- _Exercise objective_: Your task is to filter the data below down to the lines holding "type".

#####

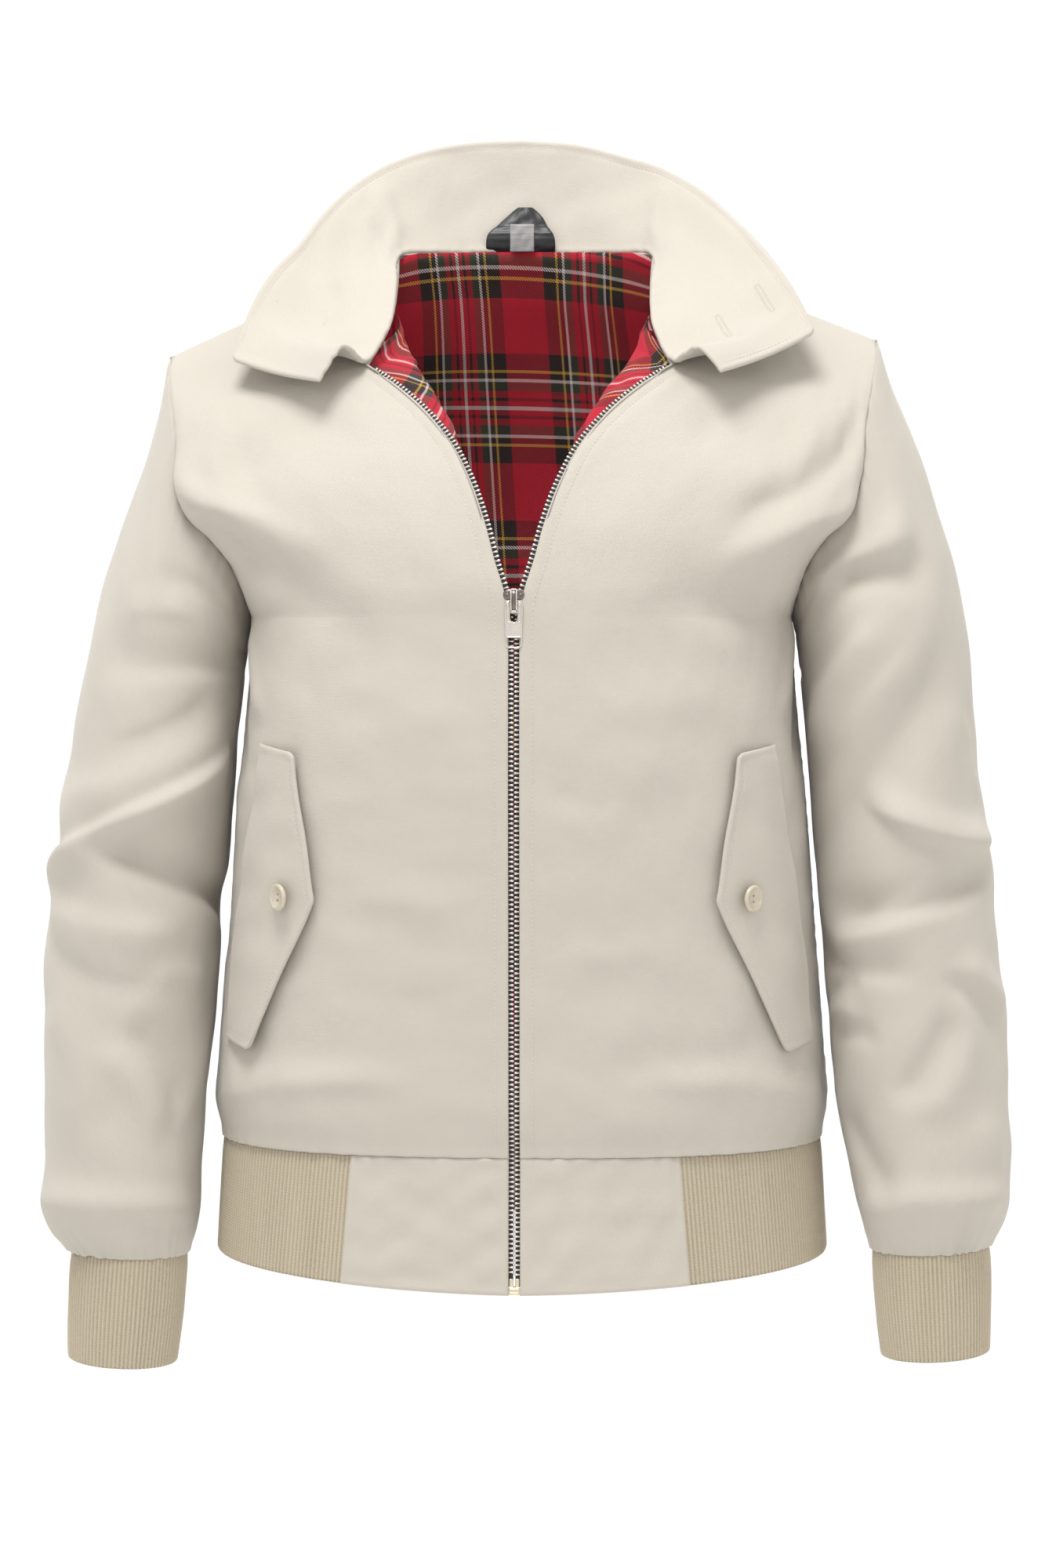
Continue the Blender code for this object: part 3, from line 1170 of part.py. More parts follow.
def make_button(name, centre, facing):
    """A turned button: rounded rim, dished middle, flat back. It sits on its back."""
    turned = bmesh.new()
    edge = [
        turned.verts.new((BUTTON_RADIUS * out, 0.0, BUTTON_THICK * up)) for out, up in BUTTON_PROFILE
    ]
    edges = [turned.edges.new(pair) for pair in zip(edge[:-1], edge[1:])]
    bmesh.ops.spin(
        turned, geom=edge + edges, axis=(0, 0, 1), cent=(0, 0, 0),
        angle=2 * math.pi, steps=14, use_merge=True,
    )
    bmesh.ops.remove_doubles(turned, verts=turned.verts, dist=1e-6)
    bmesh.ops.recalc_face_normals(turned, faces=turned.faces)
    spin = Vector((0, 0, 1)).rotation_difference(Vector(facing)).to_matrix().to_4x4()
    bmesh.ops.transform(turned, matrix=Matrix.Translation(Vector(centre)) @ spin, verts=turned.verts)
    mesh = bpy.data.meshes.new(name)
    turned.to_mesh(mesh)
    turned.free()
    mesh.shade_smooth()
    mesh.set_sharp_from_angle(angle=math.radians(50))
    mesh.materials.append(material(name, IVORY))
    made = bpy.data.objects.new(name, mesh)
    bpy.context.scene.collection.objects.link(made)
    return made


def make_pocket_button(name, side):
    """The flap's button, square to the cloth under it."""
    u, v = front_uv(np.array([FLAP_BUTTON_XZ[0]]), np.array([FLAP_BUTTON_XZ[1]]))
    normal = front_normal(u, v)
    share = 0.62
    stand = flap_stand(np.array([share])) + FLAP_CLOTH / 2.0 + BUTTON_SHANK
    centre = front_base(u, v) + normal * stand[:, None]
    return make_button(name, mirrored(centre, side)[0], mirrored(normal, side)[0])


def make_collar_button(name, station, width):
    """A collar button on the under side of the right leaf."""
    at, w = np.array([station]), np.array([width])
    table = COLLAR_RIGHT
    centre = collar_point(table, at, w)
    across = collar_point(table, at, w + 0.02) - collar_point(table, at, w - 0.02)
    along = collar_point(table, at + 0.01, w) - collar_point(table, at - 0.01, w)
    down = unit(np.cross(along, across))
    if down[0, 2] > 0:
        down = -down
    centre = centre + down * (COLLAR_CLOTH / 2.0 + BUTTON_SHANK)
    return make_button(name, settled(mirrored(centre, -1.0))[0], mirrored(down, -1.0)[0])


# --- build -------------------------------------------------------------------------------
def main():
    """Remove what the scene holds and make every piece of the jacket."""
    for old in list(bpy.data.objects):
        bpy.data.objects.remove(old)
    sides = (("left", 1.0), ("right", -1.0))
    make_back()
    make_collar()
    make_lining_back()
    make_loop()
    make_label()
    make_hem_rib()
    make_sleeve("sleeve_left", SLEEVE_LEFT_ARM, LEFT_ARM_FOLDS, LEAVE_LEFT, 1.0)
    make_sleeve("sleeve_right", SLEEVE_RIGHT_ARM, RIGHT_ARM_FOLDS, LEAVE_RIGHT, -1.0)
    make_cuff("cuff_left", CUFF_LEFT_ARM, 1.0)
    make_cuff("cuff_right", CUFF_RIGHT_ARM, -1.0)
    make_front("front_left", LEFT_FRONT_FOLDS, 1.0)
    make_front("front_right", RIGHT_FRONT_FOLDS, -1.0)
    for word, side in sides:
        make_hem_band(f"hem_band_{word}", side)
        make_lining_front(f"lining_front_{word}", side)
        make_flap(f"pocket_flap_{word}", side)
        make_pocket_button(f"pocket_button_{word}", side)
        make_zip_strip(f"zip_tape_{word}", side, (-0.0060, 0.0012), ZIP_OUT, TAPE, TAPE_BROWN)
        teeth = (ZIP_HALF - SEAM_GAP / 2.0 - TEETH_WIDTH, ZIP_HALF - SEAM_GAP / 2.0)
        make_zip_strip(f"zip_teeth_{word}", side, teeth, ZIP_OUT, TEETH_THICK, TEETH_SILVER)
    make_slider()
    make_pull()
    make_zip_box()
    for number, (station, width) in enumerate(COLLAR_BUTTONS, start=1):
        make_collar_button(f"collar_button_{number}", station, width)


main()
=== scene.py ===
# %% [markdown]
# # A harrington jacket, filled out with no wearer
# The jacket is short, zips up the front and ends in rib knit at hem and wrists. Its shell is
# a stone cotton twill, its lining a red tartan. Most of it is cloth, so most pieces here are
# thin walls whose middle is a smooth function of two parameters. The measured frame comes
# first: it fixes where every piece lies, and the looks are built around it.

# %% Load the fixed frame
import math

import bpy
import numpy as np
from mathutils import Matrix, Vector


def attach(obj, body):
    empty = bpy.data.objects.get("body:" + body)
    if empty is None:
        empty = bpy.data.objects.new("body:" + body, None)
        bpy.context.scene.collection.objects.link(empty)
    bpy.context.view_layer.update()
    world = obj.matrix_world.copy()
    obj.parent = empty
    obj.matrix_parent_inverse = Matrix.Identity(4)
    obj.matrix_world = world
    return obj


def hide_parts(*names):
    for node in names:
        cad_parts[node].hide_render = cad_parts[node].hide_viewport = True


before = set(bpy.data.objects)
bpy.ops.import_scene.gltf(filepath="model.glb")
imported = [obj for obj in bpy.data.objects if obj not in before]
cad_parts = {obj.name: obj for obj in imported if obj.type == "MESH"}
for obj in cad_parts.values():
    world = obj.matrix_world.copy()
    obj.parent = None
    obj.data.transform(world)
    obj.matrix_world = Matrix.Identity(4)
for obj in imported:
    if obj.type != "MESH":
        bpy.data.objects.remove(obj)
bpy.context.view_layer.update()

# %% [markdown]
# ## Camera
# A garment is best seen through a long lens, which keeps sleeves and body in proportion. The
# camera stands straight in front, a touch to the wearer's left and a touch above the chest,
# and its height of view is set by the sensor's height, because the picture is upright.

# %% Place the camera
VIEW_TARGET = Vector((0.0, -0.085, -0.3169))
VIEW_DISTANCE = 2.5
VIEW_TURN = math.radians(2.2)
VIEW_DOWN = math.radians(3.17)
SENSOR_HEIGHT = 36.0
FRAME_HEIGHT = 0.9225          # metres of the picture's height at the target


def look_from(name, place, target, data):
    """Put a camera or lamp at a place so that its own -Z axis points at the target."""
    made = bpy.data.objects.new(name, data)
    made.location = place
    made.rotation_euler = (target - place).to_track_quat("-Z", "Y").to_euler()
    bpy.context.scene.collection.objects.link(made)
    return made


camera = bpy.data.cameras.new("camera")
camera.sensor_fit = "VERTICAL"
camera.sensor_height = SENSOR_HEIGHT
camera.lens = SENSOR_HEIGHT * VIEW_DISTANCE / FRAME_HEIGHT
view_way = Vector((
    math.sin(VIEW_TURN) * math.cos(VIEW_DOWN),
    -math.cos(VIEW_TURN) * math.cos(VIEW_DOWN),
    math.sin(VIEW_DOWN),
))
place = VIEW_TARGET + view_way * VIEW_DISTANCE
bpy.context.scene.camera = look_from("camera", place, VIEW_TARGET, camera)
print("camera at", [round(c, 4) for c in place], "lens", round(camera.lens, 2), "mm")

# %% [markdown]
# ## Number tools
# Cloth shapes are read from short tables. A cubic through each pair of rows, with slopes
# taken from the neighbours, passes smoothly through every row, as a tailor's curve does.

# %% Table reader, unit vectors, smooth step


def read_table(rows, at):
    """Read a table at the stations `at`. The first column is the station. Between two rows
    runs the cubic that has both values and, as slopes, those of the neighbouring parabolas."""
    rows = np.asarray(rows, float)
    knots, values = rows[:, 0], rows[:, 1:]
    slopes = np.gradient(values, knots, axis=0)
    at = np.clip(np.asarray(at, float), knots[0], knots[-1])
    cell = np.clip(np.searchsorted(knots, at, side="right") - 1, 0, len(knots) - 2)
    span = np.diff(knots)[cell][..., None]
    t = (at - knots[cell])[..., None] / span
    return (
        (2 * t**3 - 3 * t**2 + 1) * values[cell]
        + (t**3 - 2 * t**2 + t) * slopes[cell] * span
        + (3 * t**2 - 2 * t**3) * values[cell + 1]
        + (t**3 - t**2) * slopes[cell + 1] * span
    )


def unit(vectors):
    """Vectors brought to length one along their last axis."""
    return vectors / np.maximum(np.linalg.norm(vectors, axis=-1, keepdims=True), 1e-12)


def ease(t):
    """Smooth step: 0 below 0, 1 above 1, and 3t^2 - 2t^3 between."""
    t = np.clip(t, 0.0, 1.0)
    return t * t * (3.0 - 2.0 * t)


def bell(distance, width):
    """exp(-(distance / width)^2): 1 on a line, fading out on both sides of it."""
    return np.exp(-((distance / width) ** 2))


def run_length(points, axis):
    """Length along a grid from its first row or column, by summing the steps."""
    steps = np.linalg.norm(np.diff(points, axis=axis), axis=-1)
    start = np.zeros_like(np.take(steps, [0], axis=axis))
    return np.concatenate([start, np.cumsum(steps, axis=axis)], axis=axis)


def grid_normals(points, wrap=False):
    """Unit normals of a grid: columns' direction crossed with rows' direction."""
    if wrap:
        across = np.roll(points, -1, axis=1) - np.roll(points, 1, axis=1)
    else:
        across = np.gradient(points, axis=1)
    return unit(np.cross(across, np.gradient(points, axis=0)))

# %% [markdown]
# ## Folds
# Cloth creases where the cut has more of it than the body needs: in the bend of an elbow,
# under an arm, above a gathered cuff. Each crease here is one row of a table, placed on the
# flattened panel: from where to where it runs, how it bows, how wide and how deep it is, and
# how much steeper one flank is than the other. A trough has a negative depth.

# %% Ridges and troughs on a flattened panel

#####

- _Final result_:
cad_parts = {obj.name: obj for obj in imported if obj.type == "MESH"}
    if obj.type != "MESH":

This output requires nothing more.